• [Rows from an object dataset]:
* * * *

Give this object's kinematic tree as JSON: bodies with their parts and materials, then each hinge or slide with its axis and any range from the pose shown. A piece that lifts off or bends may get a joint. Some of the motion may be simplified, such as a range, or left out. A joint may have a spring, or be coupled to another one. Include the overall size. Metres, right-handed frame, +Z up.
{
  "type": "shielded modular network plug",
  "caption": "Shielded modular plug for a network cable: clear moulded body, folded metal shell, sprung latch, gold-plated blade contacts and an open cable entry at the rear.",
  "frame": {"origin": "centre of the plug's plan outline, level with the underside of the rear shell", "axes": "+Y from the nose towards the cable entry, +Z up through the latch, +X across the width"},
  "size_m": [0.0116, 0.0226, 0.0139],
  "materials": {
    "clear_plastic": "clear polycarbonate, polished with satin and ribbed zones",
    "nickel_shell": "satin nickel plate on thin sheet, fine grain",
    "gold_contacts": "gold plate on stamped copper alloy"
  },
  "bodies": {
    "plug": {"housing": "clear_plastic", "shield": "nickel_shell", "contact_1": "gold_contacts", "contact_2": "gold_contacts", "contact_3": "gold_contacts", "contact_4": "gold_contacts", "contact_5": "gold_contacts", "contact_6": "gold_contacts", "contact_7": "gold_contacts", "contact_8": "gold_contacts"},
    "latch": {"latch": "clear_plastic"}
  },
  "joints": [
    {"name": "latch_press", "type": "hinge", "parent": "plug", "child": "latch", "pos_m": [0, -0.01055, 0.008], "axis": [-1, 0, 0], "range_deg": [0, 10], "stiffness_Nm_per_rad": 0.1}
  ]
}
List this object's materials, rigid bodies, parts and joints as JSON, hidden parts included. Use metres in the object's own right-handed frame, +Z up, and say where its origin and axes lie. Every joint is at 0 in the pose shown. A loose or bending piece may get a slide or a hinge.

* * * *

• [What to produce]:
Retype the listing exactly, in full.

• [Answer below]:
Give this object's kinematic tree as JSON: bodies with their parts and materials, then each hinge or slide with its axis and any range from the pose shown. A piece that lifts off or bends may get a joint. Some of the motion may be simplified, such as a range, or left out. A joint may have a spring, or be coupled to another one. Include the overall size. Metres, right-handed frame, +Z up.
{
  "type": "shielded modular network plug",
  "caption": "Shielded modular plug for a network cable: clear moulded body, folded metal shell, sprung latch, gold-plated blade contacts and an open cable entry at the rear.",
  "frame": {"origin": "centre of the plug's plan outline, level with the underside of the rear shell", "axes": "+Y from the nose towards the cable entry, +Z up through the latch, +X across the width"},
  "size_m": [0.0116, 0.0226, 0.0139],
  "materials": {
    "clear_plastic": "clear polycarbonate, polished with satin and ribbed zones",
    "nickel_shell": "satin nickel plate on thin sheet, fine grain",
    "gold_contacts": "gold plate on stamped copper alloy"
  },
  "bodies": {
    "plug": {"housing": "clear_plastic", "shield": "nickel_shell", "contact_1": "gold_contacts", "contact_2": "gold_contacts", "contact_3": "gold_contacts", "contact_4": "gold_contacts", "contact_5": "gold_contacts", "contact_6": "gold_contacts", "contact_7": "gold_contacts", "contact_8": "gold_contacts"},
    "latch": {"latch": "clear_plastic"}
  },
  "joints": [
    {"name": "latch_press", "type": "hinge", "parent": "plug", "child": "latch", "pos_m": [0, -0.01055, 0.008], "axis": [-1, 0, 0], "range_deg": [0, 10], "stiffness_Nm_per_rad": 0.1}
  ]
}
List this object's materials, rigid bodies, parts and joints as JSON, hidden parts included. Use metres in the object's own right-handed frame, +Z up, and say where its origin and axes lie. Every joint is at 0 in the pose shown. A loose or bending piece may get a slide or a hinge.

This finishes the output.